The Capture of Major André by Asher Brown Duran
Major André convinced Arnold to switch sides and hand over the American fort at West Point, New York in the process. At the end of a secret meeting, Arnold persuaded André to dispose of his British uniform and ride back to British lines in civilian clothes. André took the advice. While traveling back to base, American militiamen detained and searched André. They caught him out of uniform and carrying plans for West Point in one of his boots.
As a consequence, the Americans considered him to be a spy, not a prisoner of war.

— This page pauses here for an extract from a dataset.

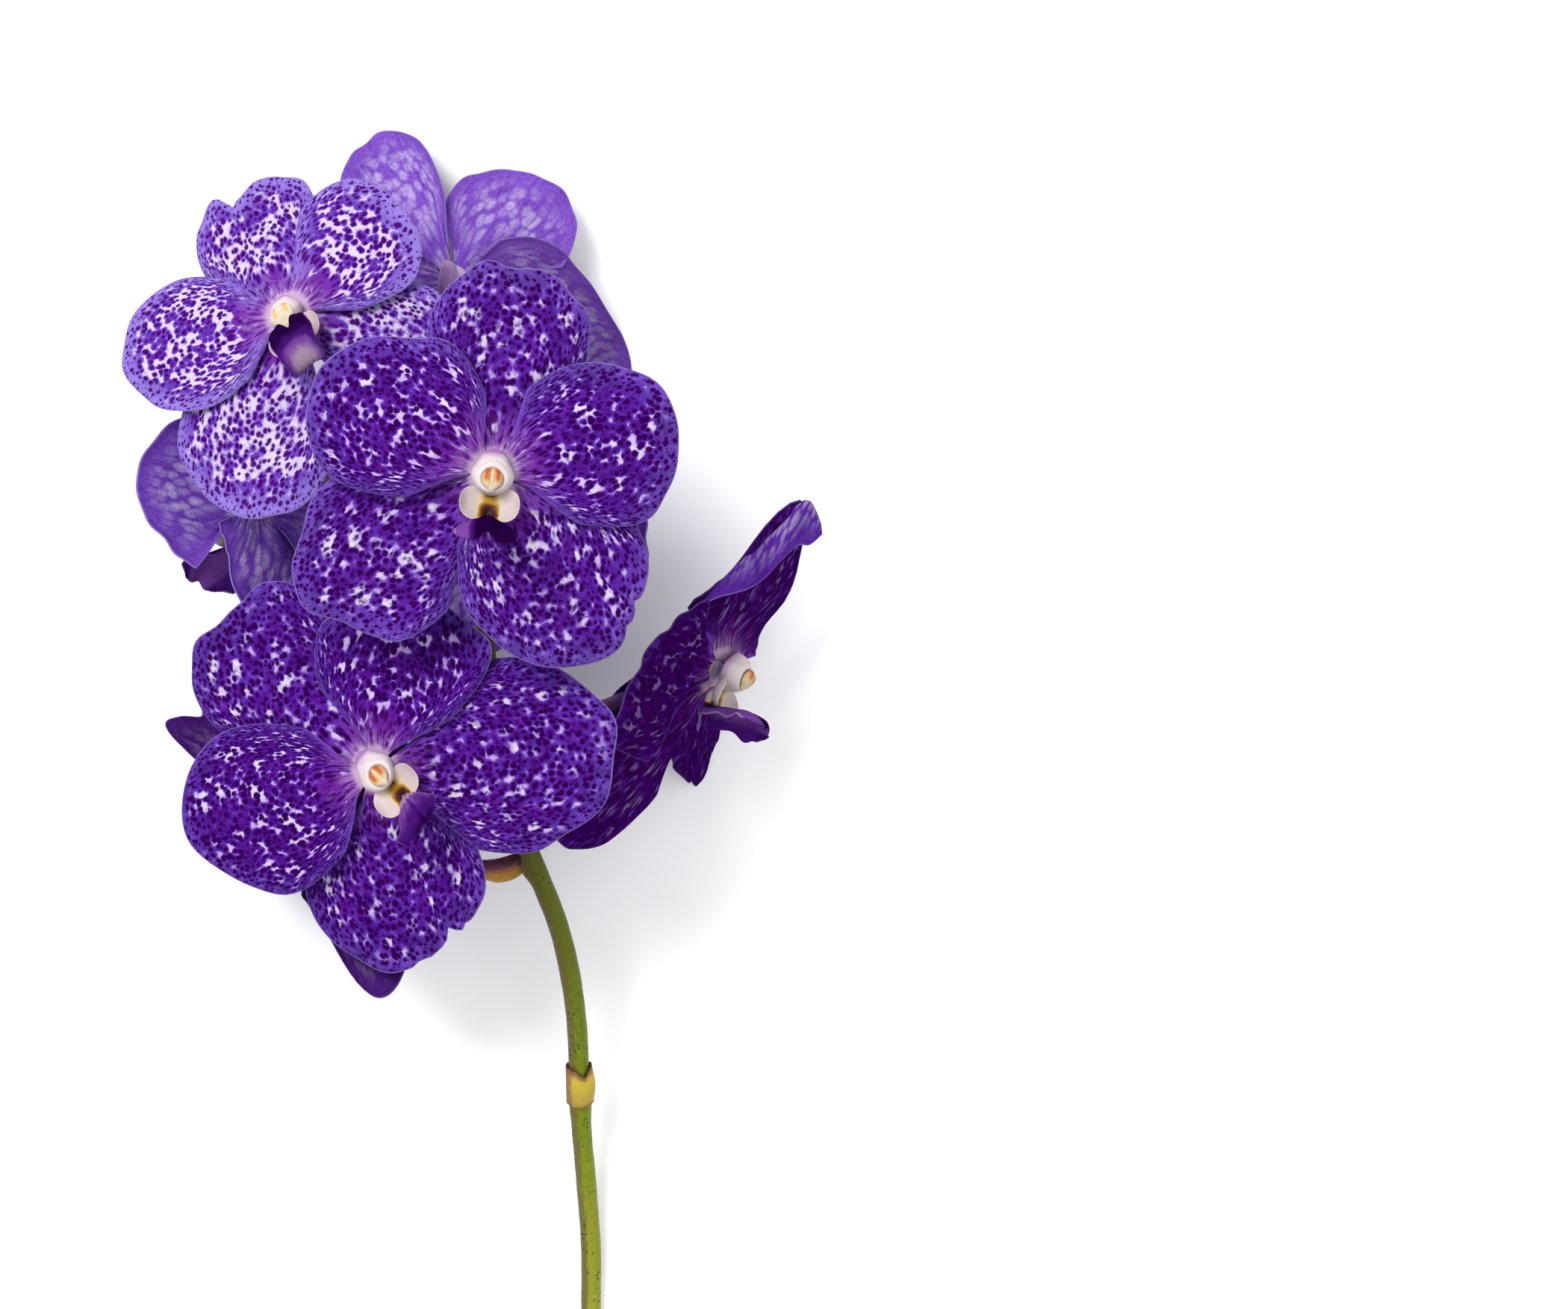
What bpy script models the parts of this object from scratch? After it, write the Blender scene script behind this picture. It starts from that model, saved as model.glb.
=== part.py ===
# A cut vanda orchid: eight violet blooms round one green stem, lying on a table.
# The cut end is at -Y, the top of the flower head at +Y, and the table is the plane z = 0.
# All sizes are in millimetres and become metres when a mesh is made.

import math

import bpy
import numpy as np

metre = 0.001

# Driving sizes
blade_thickness = 1.0
seat_gap = 0.35
claw_radius = 3.0
hub_radius = 4.2
hub_half_depth = 2.2
hub_sink = 1.0
stem_radius = 2.8
rachis_radius = 2.2
pedicel_radius = 1.7
sheath_wall = 0.7
blade_rows = 5
centring = (3.1, -3.1, 0.0)
tube_sides = 10

# Outline of a hidden tepal: its radius across the fan, as a share of its reach
petal_edge = (0.50, 0.75, 0.90, 0.97, 1.00, 0.97, 0.90, 0.75, 0.50)
sepal_edge = (0.66, 0.83, 0.93, 0.98, 1.00, 0.98, 0.93, 0.83, 0.66)

colours = {
    "tepals": (0.16, 0.05, 0.34, 1.0),
    "pedicel": (0.38, 0.22, 0.42, 1.0),
    "column": (0.80, 0.70, 0.82, 1.0),
    "anther_cap": (0.85, 0.62, 0.25, 1.0),
    "lip_base": (0.84, 0.78, 0.66, 1.0),
    "lip_midlobe": (0.07, 0.02, 0.13, 1.0),
    "stem": (0.20, 0.24, 0.05, 1.0),
    "sheath": (0.48, 0.36, 0.08, 1.0),
    "bract": (0.42, 0.24, 0.08, 1.0),
}


def tepal(kind, bearing, half, edge, layer, back=4.0, cup=0.0, faces=None, tilt=0.0):
    """A tepal fans out from the hub. Its edge radii run from bearing - half to bearing + half."""
    return {
        "kind": kind,
        "bearing": bearing,
        "half": half,
        "edge": edge,
        "layer": layer,
        "back": back,
        "cup": cup,
        "faces": faces,
        "tilt": tilt,
    }


def scaled(shape, reach):
    return tuple(reach * share for share in shape)


# Each bloom: the hub, the way it faces, the bearing of its dorsal sepal seen from above,
# the point on the rachis that carries it and its five tepals
blooms = {
    "upper_left": {
        "hub": (-49.1, 143.4, 76.0),
        "faces": (-0.40, 0.30, 0.87),
        "dorsal": 119,
        "leans": (-0.14, 0.04, 0.99),
        "carried_at": 118,
        "tepals": [
            tepal("petal", 195, 45, (20, 33.5, 41.5, 46.5, 49.3, 46.5, 41.5, 33.5, 20), 1.6, 3),
            tepal("petal", 43, 42, (20, 33, 38.3, 40.8, 41.8, 42, 41, 37, 28), 1.6, 2),
            tepal("dorsal", 117, 39, (31, 37.6, 41, 41.8, 38.3, 42, 39.4, 34.5, 27), -1.2, 3),
            tepal("lateral", 252, 37, (37, 46, 50.5, 53.8, 54.3, 53, 50.6, 45, 34), -1.2, 6),
            tepal("lateral", -15, 36, (28, 38, 43, 45, 46, 44, 42, 38, 30), -1.4, 7),
        ],
    },
    "centre": {
        "hub": (7.4, 99.6, 108.0),
        "faces": (0.0, 0.03, 1.0),
        "dorsal": 84,
        "leans": (0.06, -0.03, 1.0),
        "carried_at": 92,
        "tepals": [
            tepal("petal", 145, 50, (21, 36, 41.5, 48, 53, 52.6, 49, 41.5, 24), 1.6, 2),
            tepal("petal", 18.5, 49, (26, 41, 46.5, 49, 50.5, 49, 42, 34.5, 24), 1.6, 2),
            tepal("dorsal", 84, 34, (38, 48, 52, 56, 54.6, 56.6, 52.5, 47, 38), -1.2, 4),
            tepal("lateral", 293, 50, (19, 33.5, 42.3, 50.4, 55.2, 56.2, 51.6, 47, 38), -1.2, 5),
            tepal("lateral", 214, 37, (38, 48, 52.5, 58.5, 61.7, 56, 53.3, 49.5, 38), -3.6, 6),
        ],
    },
    "lower_left": {
        "hub": (-25.9, 21.1, 74.0),
        "faces": (-0.385, -0.10, 0.917),
        "dorsal": 139,
        "leans": (0.05, -0.07, 0.99),
        "carried_at": 22,
        "tepals": [
            tepal("petal", 79, 46, (25, 44, 46.3, 46.8, 46.8, 46, 44, 40, 27), 1.6, 3),
            tepal("petal", 200, 49, (22, 39.5, 50.5, 56.5, 57.4, 52.8, 47.2, 40, 24), 1.6, 3),
            tepal("dorsal", 140, 33, (42, 53.5, 60, 60, 60.7, 62.5, 59.5, 52, 39), -1.2, 4),
            tepal("lateral", 2, 42, (29, 44, 52.3, 60, 61.5, 62.5, 57, 52, 42), -1.2, 7),
            tepal("lateral", 278, 44, (36, 44, 48.7, 54.4, 54, 50, 46.5, 41.5, 31), -3.6, 6),
        ],
    },
    "right": {
        "hub": (65.7, 47.9, 42.0),
        "faces": (0.855, -0.352, 0.382),
        "dorsal": 60,
        "leans": (0.90, -0.16, 0.40),
        "set_out": 0.9,
        "carried_at": 27,
        "stalk_by": [(24, 34, 38), (41, 41, 26)],
        "tepals": [
            tepal("petal", 165, 67, (19.8, 18.4, 17.6, 17.4, 19.3, 21.2, 26.4, 34, 31.5), 1.2, 0,
                  faces=(0.83, -0.39, 0.40)),
            tepal("lateral", 228, 19, (41, 51, 58, 62, 63, 63, 59, 50, 39), -1.2, 0,
                  faces=(0.75, -0.50, 0.43)),
            tepal("dorsal", 61, 50, (12, 14, 19.5, 37, 52.5, 32, 24, 20.5, 18), -2.2, 0,
                  faces=(0.62, -0.55, 0.56)),
            tepal("lateral", 260, 17, (22, 27, 30, 32.3, 33.6, 34.2, 26.5, 22, 17), -2.4, 0,
                  faces=(0.90, -0.50, 0.33)),
            tepal("petal", 200, 35, (19, 20, 22, 28, 34, 38, 40, 40, 36), 1.2, 0,
                  faces=(0.42, 0.18, -0.89)),
        ],
    },
    "top": {
        "hub": (-7.6, 155.6, 27.0),
        "faces": (0.05, -0.20, -0.98),
        "dorsal": 116,
        "leans": (-0.12, -0.24, -0.96),
        "carried_at": 128,
        "tepals": [
            tepal("petal", 56, 45, (30, 35, 39, 41, 39.5, 37.5, 34, 30, 21), 1.6, -13),
            tepal("petal", 177, 42, scaled(petal_edge, 38), 1.6, -10),
            tepal("dorsal", 121, 24, (25, 41, 48, 51.5, 51, 50, 48, 44, 36), -1.2, -16),
            tepal("lateral", -5, 46, (35, 46, 50, 48.5, 42, 36, 31.5, 26, 17), -1.2, -38, tilt=0.75),
            tepal("lateral", 244, 40, scaled(sepal_edge, 42), -1.4, -14),
        ],
    },
    "left": {
        "hub": (-61.5, 92.5, 42.0),
        "faces": (-0.62, -0.38, -0.68),
        "dorsal": 80,
        "carried_at": 101,
        "tepals": [
            tepal("petal", 170, 62, (27, 31, 31.5, 31.5, 30, 27, 24, 22.5, 21.5), 1.6, 0),
            tepal("petal", 15, 40, scaled(petal_edge, 33), 1.6, 0),
            tepal("dorsal", 80, 34, scaled(sepal_edge, 34), -1.2, 0),
            tepal("lateral", 265, 58, (10, 11.5, 13, 16.5, 24, 31, 33, 32, 26), -1.2, -8),
            tepal("lateral", 336, 30, scaled(sepal_edge, 28), -2.6, -2),
        ],
    },
    "lower": {
        "hub": (-49.3, 6.9, 27.0),
        "faces": (0.30, -0.25, -0.92),
        "dorsal": 55,
        "carried_at": -3,
        "tepals": [
            tepal("petal", 138, 20, (38, 48, 56, 56, 46, 52, 54, 40, 28), 1.6, -16),
            tepal("petal", 0, 42, scaled(petal_edge, 42), 1.6, 0),
            tepal("dorsal", 56, 34, scaled(sepal_edge, 42), -1.2, 2),
            tepal("lateral", 298, 26, (24, 29, 37, 52, 56, 52, 50, 44, 34), -1.2, 2),
            tepal("lateral", 205, 40, scaled(sepal_edge, 24), -1.2, 0),
        ],
    },
    "right_rear": {
        "hub": (18.5, 80.7, 30.0),
        "faces": (0.45, -0.05, -0.89),
        "dorsal": 72,
        "carried_at": 76,
        "tepals": [
            tepal("petal", 4, 40, (22, 25, 27.5, 28, 27.5, 28.5, 28.5, 26, 22), 1.6, 0),
            tepal("petal", 142, 42, scaled(petal_edge, 36), 1.6, -3),
            tepal("dorsal", 73, 34, scaled(sepal_edge, 34), -1.2, 2),
            tepal("lateral", 288, 36, scaled(sepal_edge, 28), -1.2, 2),
            tepal("lateral", 213, 40, scaled(sepal_edge, 38), -2.6, -3),
        ],
    },
}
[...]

General Washington convened in Tappan a court martial with a board of 14 officers to judge André. While in captivity, André charmed his captors. Nonetheless, the tribunal found him guilty of espionage and sentenced him to death.
The British were keen to rescue one of their favorite and best-loved officers. Washington, eager to get his hands on Benedict Arnold, offered to exchange André for Arnold. Arnold, for his part, threatened to execute 40 American prisoners of war from South Carolina if André was killed.
Nothing came of the negotiations. André would die. He requested that his execution come from a firing squad, as befitting a soldier. Washington refused. André was a spy and would hang like one. On October 2, 1780, André’s life ended in a noose in Tappan.
Engraving by John Goldar
Popular legend holds that throughout his captivity, André deeply impressed his American captors with his dignity and gentlemanly manners. He faced the gallows bravely and died well. In his poem “On Sir Henry Clinton’s Recall,” the American nationalist Philip Freneau blamed General Clinton for André’s death:
So off you sent Andrè (not guided by Pallas)
Who soon purchas'd Arnold, and with him the gallows;
Your loss I conceive than your gain was far greater,
You lost a good fellow, and got a vile traitor.
The handsome and dashing André was a popular British hero of the war. In 1821, at his own expense, King George IV re-interred André in an ornate marble sarcophagus in Westminster Abbey.
The original grave-site also bears a memorial to Major John André. Cyrus W. Field, an American businessman, commissioned it in 1879. There a stone tablet marks the spot where fell an enemy officer whom General Washington called “more unfortunate than criminal.”